Now, you certainly don’t have to use the terminology in this way. There are many distinct advantages in using the traditional terminology. But I felt, reading this thread, that it would be worthwhile to discuss the newer terminology. I’d like to point out, in case you missed it, that I never called the original terminology “incorrect”. It’s just a labeling system, after all.
Given the current state of the field, I think it’s well worth pointing out that the labeling system has been updated in strange ways by the professionals. It was definitely on topic, and I thought it was important to mention. And I really encourage you to read up on it - we haven’t even begun to touch the most revolutionary aspect of this newfangled definition, which almost entirely undercuts the subordinating conjunction (long story short: most words that we think of as subordinating conjunctions are now classed as prepositions).

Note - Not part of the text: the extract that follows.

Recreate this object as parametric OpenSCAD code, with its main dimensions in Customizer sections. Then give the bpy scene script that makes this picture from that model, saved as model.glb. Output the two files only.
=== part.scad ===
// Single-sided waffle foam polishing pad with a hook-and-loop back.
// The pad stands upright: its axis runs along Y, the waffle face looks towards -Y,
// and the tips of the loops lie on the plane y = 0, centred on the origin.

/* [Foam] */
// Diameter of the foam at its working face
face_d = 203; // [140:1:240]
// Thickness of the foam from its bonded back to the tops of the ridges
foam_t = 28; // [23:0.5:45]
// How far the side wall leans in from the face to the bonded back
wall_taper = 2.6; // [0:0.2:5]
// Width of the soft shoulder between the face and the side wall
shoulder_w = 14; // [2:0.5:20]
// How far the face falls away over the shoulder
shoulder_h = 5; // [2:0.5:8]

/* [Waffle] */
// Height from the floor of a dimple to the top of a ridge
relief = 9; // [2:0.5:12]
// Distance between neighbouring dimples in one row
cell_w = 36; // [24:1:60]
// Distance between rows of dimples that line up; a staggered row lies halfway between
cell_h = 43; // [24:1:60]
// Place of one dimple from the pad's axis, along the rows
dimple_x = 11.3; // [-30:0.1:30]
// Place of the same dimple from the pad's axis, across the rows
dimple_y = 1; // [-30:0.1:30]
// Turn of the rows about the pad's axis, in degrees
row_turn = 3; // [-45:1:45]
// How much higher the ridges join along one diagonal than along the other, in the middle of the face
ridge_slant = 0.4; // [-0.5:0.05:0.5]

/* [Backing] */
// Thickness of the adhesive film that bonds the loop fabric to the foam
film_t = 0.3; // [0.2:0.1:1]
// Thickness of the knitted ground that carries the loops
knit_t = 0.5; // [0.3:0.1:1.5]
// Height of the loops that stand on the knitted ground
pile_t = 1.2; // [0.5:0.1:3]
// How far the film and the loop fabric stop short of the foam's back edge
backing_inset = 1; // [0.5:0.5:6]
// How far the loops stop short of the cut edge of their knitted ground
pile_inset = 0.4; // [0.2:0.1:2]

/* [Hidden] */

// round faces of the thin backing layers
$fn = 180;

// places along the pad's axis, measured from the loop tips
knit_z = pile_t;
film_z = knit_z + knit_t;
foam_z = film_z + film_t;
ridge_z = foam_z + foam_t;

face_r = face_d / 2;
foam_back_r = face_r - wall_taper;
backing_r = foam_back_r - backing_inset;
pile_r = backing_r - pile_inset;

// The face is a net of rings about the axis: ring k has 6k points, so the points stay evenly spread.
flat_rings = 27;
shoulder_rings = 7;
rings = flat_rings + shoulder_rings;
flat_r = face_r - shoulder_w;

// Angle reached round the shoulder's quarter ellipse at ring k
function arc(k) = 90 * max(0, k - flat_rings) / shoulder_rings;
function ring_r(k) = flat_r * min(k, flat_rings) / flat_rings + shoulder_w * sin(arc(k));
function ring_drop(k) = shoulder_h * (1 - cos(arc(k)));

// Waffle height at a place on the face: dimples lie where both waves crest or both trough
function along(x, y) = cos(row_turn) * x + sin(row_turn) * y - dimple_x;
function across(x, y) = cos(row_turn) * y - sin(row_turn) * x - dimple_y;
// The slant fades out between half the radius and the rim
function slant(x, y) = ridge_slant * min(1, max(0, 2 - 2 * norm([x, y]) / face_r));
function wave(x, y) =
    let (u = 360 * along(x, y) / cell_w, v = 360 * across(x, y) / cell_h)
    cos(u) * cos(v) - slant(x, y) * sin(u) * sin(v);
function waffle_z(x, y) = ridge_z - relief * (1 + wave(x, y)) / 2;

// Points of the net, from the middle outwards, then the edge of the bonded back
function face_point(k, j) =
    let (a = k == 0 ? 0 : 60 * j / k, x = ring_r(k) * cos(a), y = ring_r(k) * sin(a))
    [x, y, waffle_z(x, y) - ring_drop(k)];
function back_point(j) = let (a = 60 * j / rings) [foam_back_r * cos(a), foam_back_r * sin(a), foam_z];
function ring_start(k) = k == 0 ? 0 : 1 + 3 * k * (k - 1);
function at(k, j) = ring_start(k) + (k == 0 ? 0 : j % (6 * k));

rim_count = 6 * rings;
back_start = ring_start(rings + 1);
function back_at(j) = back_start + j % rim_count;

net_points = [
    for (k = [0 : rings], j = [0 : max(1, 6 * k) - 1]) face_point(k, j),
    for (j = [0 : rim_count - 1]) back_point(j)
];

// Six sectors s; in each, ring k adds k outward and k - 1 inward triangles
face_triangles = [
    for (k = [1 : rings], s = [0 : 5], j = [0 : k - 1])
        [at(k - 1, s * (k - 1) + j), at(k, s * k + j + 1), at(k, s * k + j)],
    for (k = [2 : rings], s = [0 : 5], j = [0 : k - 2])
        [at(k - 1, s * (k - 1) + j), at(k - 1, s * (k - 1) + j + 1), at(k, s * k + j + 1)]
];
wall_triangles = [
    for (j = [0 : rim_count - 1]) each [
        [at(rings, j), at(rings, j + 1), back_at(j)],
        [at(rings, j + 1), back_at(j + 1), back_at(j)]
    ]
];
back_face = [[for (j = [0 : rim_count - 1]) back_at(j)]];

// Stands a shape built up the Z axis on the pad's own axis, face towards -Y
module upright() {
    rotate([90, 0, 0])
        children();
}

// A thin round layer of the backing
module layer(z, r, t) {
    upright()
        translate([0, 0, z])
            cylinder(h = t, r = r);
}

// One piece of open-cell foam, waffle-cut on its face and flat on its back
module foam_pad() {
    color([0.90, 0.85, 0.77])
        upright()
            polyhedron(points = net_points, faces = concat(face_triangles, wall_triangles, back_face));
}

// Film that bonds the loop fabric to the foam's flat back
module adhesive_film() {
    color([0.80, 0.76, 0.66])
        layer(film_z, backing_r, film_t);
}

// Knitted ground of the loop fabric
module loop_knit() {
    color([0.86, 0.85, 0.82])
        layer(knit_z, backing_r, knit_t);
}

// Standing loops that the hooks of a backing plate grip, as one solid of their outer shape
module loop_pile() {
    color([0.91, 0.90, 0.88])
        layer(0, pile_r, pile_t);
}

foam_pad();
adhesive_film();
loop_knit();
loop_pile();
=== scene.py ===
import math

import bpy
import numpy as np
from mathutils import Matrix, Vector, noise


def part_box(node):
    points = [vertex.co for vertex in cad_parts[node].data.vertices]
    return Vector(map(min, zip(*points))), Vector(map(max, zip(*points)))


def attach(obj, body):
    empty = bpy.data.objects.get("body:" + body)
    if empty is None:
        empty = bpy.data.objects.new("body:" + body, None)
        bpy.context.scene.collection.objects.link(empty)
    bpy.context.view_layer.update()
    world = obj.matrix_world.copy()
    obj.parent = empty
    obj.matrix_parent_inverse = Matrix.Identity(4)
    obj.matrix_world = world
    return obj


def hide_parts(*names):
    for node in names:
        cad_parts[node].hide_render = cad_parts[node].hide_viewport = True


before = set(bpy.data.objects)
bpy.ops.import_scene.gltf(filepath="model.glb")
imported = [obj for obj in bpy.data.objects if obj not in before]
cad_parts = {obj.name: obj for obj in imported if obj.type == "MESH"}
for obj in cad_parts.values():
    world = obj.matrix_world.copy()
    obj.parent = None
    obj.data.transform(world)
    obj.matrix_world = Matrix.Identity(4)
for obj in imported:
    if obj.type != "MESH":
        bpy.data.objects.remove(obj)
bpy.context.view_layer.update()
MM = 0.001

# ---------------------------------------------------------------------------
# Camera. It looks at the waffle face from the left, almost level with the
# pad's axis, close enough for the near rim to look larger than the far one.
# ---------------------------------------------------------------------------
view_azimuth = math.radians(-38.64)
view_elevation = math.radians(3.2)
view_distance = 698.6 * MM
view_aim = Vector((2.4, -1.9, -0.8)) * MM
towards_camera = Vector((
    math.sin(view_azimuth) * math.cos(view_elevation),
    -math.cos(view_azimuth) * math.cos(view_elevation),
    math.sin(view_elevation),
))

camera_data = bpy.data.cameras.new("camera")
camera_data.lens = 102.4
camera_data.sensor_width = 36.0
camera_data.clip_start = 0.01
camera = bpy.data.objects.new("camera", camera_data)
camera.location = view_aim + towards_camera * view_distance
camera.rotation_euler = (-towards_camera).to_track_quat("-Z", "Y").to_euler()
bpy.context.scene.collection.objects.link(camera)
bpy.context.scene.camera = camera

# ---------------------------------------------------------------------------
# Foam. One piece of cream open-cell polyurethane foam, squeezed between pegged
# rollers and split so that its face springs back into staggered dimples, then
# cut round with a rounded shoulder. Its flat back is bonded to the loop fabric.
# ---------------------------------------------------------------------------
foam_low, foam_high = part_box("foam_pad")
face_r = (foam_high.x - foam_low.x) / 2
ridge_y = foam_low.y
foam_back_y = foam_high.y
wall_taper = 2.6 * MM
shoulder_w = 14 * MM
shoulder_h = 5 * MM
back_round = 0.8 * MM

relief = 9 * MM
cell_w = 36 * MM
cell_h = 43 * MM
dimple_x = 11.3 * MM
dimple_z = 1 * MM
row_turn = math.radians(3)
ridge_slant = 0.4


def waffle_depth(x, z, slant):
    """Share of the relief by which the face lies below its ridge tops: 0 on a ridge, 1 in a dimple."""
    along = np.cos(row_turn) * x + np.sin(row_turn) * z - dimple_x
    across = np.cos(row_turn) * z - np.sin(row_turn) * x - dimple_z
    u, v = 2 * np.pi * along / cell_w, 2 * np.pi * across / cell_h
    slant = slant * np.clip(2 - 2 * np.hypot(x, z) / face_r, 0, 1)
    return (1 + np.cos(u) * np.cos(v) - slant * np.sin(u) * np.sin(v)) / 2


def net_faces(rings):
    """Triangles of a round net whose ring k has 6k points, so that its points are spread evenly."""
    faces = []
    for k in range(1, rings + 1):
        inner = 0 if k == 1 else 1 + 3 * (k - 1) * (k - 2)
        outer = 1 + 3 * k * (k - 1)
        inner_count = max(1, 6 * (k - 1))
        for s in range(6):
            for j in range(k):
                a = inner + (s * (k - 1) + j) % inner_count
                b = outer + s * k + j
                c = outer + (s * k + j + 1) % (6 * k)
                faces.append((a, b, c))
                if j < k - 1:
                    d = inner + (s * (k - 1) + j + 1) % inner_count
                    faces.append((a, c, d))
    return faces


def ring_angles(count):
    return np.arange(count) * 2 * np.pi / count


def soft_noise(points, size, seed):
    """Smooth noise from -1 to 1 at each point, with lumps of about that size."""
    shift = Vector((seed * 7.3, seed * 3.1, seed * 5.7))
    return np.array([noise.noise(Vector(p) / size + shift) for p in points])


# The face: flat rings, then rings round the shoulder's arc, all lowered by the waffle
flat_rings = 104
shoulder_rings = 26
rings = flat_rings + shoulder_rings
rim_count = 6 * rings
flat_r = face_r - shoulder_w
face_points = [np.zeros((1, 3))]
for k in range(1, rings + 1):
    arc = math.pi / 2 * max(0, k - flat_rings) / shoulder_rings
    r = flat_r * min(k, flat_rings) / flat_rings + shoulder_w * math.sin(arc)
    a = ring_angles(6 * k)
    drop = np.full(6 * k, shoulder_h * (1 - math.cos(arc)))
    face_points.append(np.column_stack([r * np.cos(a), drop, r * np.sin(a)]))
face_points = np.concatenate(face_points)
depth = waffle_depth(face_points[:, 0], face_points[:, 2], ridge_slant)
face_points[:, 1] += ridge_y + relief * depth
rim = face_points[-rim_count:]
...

That’s probably the best I can do right now to explain this. I encourage you to read up on the new definition if you get the opportunity, but after that, you can take it or leave it.
Burn down the house.
Burn the house down.
Burn it down.
*Burn down it (though see note below)
Walk down the lane.
*Walk the lane down. (though see note below)
Walk down it.
*Walk it down. (though see note below)
If the “part of speech” (is that the term linguists use?) is determined by the functions a word can play in sentences, why not say that there are two different words “down,” of two different parts of speech, being used in the above examples? The one in the “burn” sentences, apparently, can be used after a pronoun, while the one in the “lane” sentences, apparently, can’t.